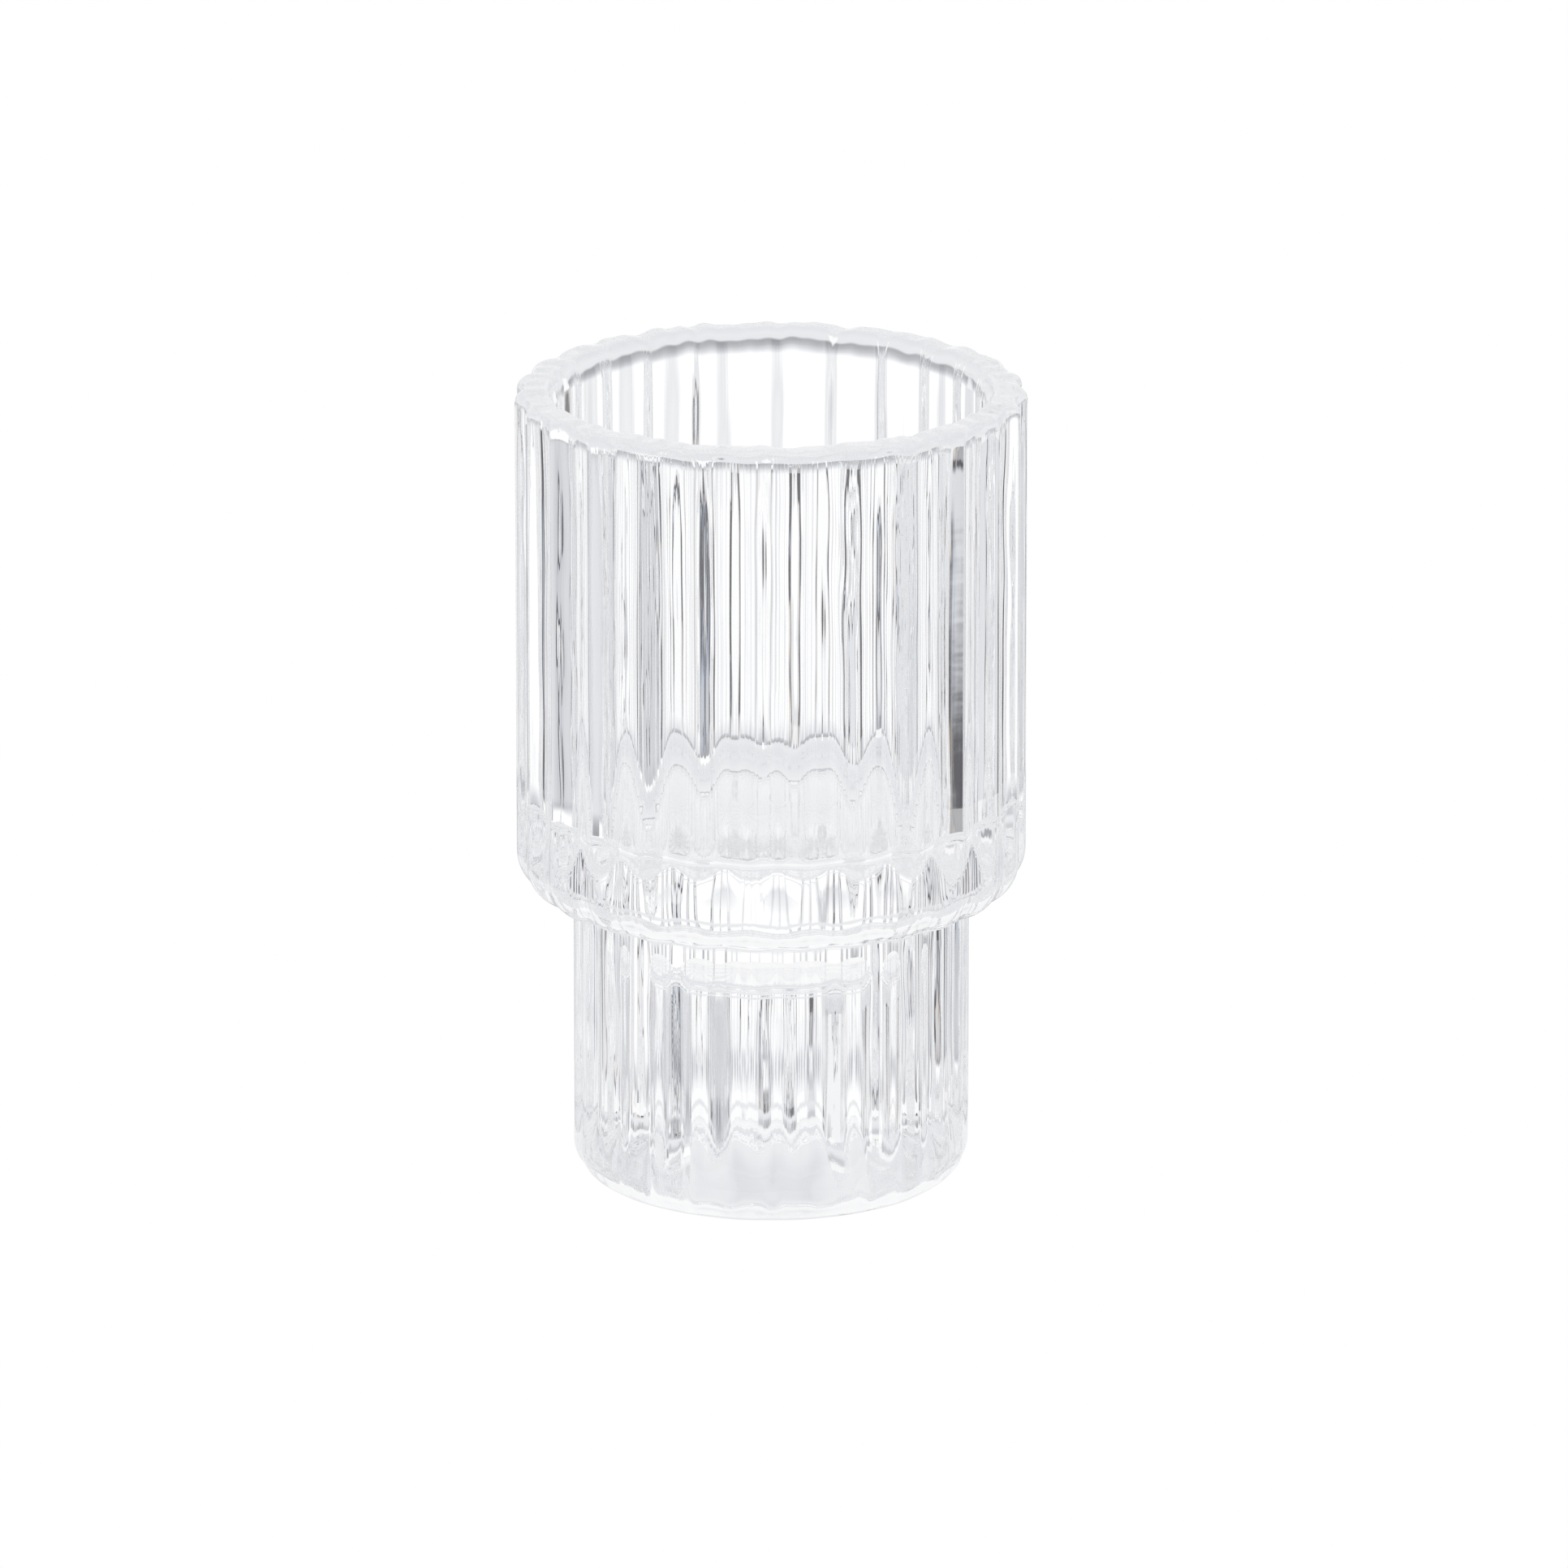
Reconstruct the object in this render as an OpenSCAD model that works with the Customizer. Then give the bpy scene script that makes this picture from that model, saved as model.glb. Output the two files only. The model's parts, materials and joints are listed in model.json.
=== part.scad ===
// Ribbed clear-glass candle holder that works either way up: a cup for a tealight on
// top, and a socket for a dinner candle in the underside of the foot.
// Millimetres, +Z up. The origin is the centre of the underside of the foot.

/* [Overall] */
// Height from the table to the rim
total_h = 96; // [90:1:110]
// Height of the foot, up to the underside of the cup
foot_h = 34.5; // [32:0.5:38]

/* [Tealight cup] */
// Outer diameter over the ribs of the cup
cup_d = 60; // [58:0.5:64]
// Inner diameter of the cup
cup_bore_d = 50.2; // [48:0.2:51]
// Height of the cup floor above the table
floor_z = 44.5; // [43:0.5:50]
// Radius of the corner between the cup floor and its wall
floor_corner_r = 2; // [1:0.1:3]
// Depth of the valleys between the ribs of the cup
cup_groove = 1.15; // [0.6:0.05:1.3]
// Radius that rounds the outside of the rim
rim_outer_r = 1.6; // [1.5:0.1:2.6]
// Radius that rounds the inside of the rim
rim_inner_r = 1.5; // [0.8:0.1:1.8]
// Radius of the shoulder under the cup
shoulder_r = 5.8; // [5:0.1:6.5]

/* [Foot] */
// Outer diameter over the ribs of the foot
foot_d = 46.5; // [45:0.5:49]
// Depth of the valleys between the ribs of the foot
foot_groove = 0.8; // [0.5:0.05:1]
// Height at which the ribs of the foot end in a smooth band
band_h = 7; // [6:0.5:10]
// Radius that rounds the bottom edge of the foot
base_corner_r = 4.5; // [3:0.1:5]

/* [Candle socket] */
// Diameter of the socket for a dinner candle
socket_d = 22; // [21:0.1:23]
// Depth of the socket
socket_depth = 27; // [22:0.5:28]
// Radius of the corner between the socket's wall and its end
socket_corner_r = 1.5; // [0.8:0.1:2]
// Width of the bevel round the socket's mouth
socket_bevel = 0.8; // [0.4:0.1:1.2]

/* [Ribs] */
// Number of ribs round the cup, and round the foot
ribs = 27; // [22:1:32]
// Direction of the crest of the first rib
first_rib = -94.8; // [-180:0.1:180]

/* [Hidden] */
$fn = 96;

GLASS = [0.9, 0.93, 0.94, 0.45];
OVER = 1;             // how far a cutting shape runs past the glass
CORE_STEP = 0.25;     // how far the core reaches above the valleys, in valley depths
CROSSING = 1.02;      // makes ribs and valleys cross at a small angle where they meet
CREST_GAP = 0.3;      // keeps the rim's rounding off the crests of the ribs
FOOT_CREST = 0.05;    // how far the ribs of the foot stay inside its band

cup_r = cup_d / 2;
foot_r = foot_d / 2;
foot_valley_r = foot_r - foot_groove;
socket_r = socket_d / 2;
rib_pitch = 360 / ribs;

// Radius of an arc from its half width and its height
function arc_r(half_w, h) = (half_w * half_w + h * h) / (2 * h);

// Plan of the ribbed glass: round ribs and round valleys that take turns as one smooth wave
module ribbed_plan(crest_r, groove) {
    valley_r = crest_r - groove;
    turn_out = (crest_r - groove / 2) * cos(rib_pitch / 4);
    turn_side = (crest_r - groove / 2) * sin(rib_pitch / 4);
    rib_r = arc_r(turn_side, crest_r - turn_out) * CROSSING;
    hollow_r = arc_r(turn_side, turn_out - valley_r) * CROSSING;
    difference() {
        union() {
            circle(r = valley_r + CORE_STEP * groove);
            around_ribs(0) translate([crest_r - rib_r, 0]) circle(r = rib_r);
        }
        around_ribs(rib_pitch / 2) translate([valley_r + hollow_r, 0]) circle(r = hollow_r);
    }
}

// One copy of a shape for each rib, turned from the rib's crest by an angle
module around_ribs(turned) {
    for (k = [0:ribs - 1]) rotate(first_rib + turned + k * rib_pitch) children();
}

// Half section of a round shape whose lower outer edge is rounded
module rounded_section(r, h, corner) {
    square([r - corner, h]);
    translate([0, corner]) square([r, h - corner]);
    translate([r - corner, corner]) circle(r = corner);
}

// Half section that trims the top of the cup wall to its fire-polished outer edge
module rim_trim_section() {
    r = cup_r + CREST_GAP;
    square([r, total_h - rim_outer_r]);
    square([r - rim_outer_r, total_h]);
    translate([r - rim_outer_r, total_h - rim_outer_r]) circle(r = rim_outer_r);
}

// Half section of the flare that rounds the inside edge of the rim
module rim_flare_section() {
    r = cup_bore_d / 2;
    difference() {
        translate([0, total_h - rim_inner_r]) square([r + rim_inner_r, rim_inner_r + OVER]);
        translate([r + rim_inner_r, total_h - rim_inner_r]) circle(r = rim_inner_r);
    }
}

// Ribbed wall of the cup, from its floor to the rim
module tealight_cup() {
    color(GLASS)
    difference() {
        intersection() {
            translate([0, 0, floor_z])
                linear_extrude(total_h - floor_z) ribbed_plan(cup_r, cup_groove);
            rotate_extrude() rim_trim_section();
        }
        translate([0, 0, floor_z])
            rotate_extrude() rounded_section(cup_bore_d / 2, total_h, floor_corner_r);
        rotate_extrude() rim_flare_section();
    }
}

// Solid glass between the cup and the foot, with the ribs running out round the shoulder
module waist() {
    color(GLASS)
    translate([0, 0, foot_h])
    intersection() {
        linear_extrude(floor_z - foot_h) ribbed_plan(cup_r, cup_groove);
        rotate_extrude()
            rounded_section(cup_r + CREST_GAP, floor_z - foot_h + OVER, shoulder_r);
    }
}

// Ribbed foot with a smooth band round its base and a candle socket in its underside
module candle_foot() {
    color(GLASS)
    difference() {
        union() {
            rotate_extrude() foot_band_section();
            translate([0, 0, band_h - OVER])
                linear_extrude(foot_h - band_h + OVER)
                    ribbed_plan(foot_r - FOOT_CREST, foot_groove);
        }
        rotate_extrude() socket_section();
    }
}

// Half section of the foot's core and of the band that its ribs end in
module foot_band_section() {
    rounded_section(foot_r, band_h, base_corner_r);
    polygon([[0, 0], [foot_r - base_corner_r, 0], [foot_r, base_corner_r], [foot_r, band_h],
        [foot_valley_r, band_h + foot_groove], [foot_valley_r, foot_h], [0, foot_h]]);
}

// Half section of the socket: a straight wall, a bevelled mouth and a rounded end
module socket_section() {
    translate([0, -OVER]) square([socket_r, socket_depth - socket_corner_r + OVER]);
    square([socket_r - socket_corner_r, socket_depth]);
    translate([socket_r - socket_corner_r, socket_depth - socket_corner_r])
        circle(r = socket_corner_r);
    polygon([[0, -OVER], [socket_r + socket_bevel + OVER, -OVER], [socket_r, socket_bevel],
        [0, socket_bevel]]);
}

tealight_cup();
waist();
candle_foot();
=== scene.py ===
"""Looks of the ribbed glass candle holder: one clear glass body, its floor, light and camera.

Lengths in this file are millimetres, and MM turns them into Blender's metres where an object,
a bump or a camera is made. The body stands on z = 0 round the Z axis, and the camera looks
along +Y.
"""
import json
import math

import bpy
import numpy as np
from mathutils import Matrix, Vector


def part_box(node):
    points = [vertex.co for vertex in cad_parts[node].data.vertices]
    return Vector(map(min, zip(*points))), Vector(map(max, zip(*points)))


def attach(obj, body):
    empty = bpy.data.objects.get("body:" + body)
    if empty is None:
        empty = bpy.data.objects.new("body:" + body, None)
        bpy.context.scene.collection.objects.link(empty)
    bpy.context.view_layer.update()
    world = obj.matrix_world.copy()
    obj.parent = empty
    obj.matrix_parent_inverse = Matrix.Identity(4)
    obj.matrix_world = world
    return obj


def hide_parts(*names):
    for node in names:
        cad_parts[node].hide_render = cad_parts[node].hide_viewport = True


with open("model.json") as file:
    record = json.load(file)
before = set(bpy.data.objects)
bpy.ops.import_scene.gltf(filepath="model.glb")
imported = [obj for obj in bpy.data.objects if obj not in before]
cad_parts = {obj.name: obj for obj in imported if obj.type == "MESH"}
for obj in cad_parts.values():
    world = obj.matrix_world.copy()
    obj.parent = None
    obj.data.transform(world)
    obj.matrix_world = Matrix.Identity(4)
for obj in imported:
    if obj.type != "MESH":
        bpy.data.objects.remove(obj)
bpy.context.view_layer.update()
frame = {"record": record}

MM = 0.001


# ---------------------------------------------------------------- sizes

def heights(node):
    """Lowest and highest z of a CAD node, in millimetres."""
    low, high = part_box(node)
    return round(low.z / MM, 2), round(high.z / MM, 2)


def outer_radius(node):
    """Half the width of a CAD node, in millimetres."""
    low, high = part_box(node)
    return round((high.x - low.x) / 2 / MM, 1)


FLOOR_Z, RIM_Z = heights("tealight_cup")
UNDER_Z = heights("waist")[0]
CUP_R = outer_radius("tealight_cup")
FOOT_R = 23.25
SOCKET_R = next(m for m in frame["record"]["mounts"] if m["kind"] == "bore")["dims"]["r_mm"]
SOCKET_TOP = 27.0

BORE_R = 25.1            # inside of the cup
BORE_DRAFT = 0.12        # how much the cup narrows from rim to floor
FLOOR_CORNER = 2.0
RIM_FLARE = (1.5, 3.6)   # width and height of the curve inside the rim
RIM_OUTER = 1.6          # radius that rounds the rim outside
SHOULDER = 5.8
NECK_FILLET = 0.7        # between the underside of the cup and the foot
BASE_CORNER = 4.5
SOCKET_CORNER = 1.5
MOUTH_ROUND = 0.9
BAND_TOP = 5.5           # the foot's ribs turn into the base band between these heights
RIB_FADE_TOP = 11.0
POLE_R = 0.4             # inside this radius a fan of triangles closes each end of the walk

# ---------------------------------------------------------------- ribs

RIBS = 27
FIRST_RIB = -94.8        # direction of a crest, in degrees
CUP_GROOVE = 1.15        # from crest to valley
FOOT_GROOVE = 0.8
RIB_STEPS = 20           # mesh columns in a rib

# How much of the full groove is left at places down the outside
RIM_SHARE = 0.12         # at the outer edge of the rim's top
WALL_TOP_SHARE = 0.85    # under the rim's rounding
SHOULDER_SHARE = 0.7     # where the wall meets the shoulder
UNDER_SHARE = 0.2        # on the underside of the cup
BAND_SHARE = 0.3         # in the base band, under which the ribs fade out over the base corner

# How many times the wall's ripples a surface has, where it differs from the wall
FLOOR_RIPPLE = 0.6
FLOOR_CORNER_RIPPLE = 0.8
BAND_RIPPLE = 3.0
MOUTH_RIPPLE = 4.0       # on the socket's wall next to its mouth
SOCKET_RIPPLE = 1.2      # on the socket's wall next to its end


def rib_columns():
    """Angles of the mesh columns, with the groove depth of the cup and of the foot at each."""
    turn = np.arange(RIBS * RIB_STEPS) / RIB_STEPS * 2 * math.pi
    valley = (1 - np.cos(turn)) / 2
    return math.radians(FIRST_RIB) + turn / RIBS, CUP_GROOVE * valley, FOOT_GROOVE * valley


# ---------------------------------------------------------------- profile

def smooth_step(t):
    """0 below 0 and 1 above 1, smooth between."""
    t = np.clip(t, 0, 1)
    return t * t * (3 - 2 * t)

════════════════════

** SET PROBLEM **
Reproduce word for word the material above, beginning with the line that contains "a rounded end" and ending with the line that contains "points = [vertex.co".

** RESULT OF THIS TASK **
// Half section of the socket: a straight wall, a bevelled mouth and a rounded end
module socket_section() {
    translate([0, -OVER]) square([socket_r, socket_depth - socket_corner_r + OVER]);
    square([socket_r - socket_corner_r, socket_depth]);
    translate([socket_r - socket_corner_r, socket_depth - socket_corner_r])
        circle(r = socket_corner_r);
    polygon([[0, -OVER], [socket_r + socket_bevel + OVER, -OVER], [socket_r, socket_bevel],
        [0, socket_bevel]]);
}

tealight_cup();
waist();
candle_foot();
=== scene.py ===
"""Looks of the ribbed glass candle holder: one clear glass body, its floor, light and camera.

Lengths in this file are millimetres, and MM turns them into Blender's metres where an object,
a bump or a camera is made. The body stands on z = 0 round the Z axis, and the camera looks
along +Y.
"""
import json
import math

import bpy
import numpy as np
from mathutils import Matrix, Vector


def part_box(node):
    points = [vertex.co for vertex in cad_parts[node].data.vertices]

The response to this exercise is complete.